-- Directive --
Find how many lines of the listing include the string "bends", and report only that figure.

-- Material for this exercise --
↓↓↓

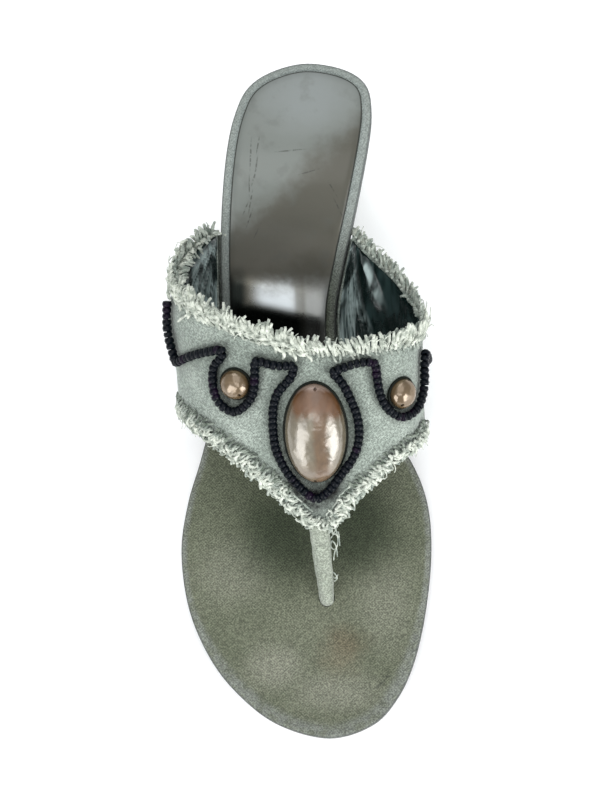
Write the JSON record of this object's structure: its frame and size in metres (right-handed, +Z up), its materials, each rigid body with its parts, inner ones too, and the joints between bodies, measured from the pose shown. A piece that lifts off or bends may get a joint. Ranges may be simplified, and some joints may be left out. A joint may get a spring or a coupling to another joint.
{
  "type": "toe post sandal",
  "caption": "Women's heeled toe post sandal with a frayed canvas band, dark beaded scrolls and domed stones, on a covered mid heel.",
  "frame": {"origin": "middle of the whole shoe's bounding box in plan, on the floor it stands on", "axes": "+Z up, the toe points to -Y and the heel to +Y, +X is the big-toe side of this right shoe"},
  "size_m": [0.0922, 0.229, 0.0706],
  "materials": {
    "canvas": "matt sage green cotton canvas with frayed edges, lined in glossy dark leather",
    "board_canvas": "matt olive grey canvas, worn and stained",
    "sock_leather": "glossy grey brown leather",
    "heel_canvas": "matt sage green canvas stretched over the heel",
    "rubber": "satin black",
    "copper_pearl": "glossy coppery pearl",
    "dark_beads": "glossy black with a purple cast"
  },
  "bodies": {
    "root": {"outsole": "rubber", "insole": "board_canvas", "sock": "sock_leather", "heel": "heel_canvas", "top_lift": "rubber", "upper": "canvas", "cabochon_oval": "copper_pearl", "cabochon_round_lateral": "copper_pearl", "cabochon_round_medial": "copper_pearl", "bead_trim": "dark_beads"}
  },
  "joints": []
}
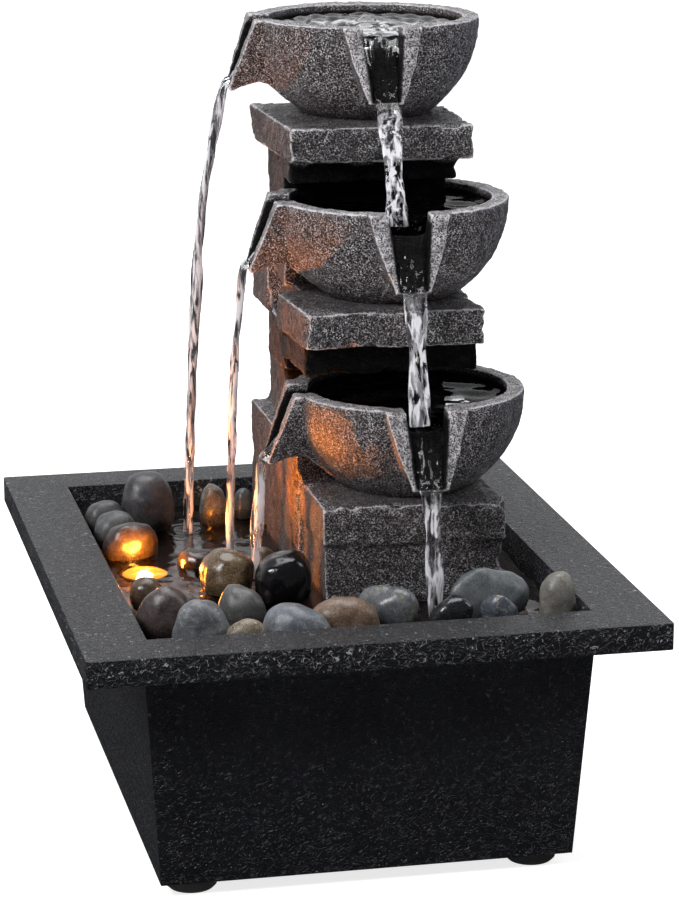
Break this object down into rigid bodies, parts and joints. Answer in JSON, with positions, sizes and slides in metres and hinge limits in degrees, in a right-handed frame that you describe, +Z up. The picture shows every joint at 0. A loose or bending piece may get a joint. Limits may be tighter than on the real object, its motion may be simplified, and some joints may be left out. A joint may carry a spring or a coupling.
{
  "type": "tabletop water fountain",
  "caption": "Free-standing tabletop fountain: black pebble basin with a stone-effect tower of pouring bowls, a submersible pump and an underwater lamp.",
  "frame": {"origin": "centre of the base, on the table under the feet", "axes": "+Z up, front towards -Y, +X to the right of someone facing the front"},
  "size_m": [0.2018, 0.244, 0.2837],
  "materials": {
    "basin_plastic": "leather-grained black",
    "foot_rubber": "matt",
    "gland_rubber": "matt",
    "deck_plastic": "matt black",
    "tower_stone": "stone-effect cast resin, chipped, light edges",
    "bowl_stone": "stone-effect cast resin, fine speckle",
    "fitting_plastic": "moulded",
    "seal_rubber": "matt",
    "hose_plastic": "clear grey vinyl",
    "pump_plastic": "fine grained black",
    "dial_plastic": "moulded",
    "shaft_ceramic": "ground",
    "impeller_plastic": "moulded over a magnet",
    "cup_rubber": "semi-matt",
    "lamp_plastic": "moulded",
    "lamp_lens": "clear amber-lit dome",
    "lamp_board": "circuit board",
    "lamp_emitter": "amber light-emitting diode",
    "lead_rubber": "smooth sheath",
    "pebble_01": "tumbled river stone",
    "pebble_02": "tumbled river stone",
    "pebble_03": "tumbled river stone",
    "pebble_04": "tumbled river stone",
    "pebble_05": "tumbled river stone",
    "pebble_06": "tumbled river stone",
    "pebble_07": "tumbled river stone",
    "pebble_08": "tumbled river stone",
    "pebble_09": "tumbled river stone",
    "pebble_10": "tumbled river stone",
    "pebble_11": "tumbled river stone",
    "pebble_12": "tumbled river stone",
    "pebble_13": "tumbled river stone",
    "pebble_14": "tumbled river stone",
    "pebble_15": "tumbled river stone",
    "pebble_16": "tumbled river stone",
    "pebble_17": "tumbled river stone",
    "pebble_18": "tumbled river stone",
    "pebble_19": "tumbled river stone",
    "pebble_20": "tumbled river stone",
    "pebble_21": "tumbled river stone",
    "pebble_22": "tumbled river stone"
  },
  "bodies": {
    "basin": {"basin": "basin_plastic", "foot_front_left": "foot_rubber", "foot_front_right": "foot_rubber", "foot_back_left": "foot_rubber", "foot_back_right": "foot_rubber", "cord_gland": "gland_rubber", "rock_deck": "deck_plastic", "pump_body": "pump_plastic", "pump_chamber": "pump_plastic", "impeller_shaft": "shaft_ceramic", "suction_cup_1": "cup_rubber", "suction_cup_2": "cup_rubber", "suction_cup_3": "cup_rubber", "suction_cup_4": "cup_rubber", "led_housing": "lamp_plastic", "led_lens": "lamp_lens", "led_seal": "seal_rubber", "led_board": "lamp_board", "led_emitter": "lamp_emitter", "led_lead": "lead_rubber", "pebble_01": "pebble_01", "pebble_02": "pebble_02", "pebble_03": "pebble_03", "pebble_04": "pebble_04", "pebble_05": "pebble_05", "pebble_06": "pebble_06", "pebble_07": "pebble_07", "pebble_08": "pebble_08", "pebble_09": "pebble_09", "pebble_10": "pebble_10", "pebble_11": "pebble_11", "pebble_12": "pebble_12", "pebble_13": "pebble_13", "pebble_14": "pebble_14", "pebble_15": "pebble_15", "pebble_16": "pebble_16", "pebble_17": "pebble_17", "pebble_18": "pebble_18", "pebble_19": "pebble_19", "pebble_20": "pebble_20", "pebble_21": "pebble_21", "pebble_22": "pebble_22"},
    "tower": {"pillar": "tower_stone", "bowl_upper": "bowl_stone", "bowl_middle": "bowl_stone", "bowl_lower": "bowl_stone", "spout_fitting": "fitting_plastic", "fitting_washer": "seal_rubber", "fitting_nut": "fitting_plastic", "riser_hose": "hose_plastic", "hose_coupling": "seal_rubber"},
    "impeller": {"impeller": "impeller_plastic"},
    "pump_cover": {"pump_cover": "pump_plastic"},
    "flow_dial": {"flow_dial": "dial_plastic"}
  },
  "joints": [
    {"name": "tower_lift", "type": "slide", "parent": "basin", "child": "tower", "axis": [0, 0, 1], "range_m": [0, 0.12]},
    {"name": "impeller_spin", "type": "hinge", "parent": "basin", "child": "impeller", "pos_m": [0.033, 0.07, 0.028], "axis": [0, 1, 0], "continuous": true},
    {"name": "pump_cover_slide", "type": "slide", "parent": "basin", "child": "pump_cover", "axis": [0, -1, 0], "range_m": [0, 0.02]},
    {"name": "flow_dial_turn", "type": "hinge", "parent": "pump_cover", "child": "flow_dial", "pos_m": [0.033, 0.038, 0.031], "axis": [0, 1, 0], "range_deg": [0, 90]}
  ]
}
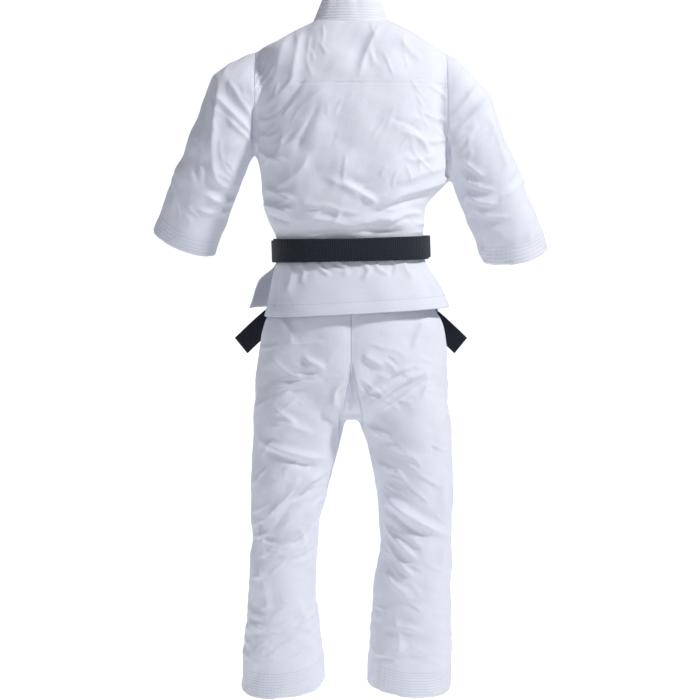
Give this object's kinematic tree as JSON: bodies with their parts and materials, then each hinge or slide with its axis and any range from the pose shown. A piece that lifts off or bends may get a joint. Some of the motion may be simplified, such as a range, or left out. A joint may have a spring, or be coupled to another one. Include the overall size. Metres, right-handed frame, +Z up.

↑↑↑

-- Result --
2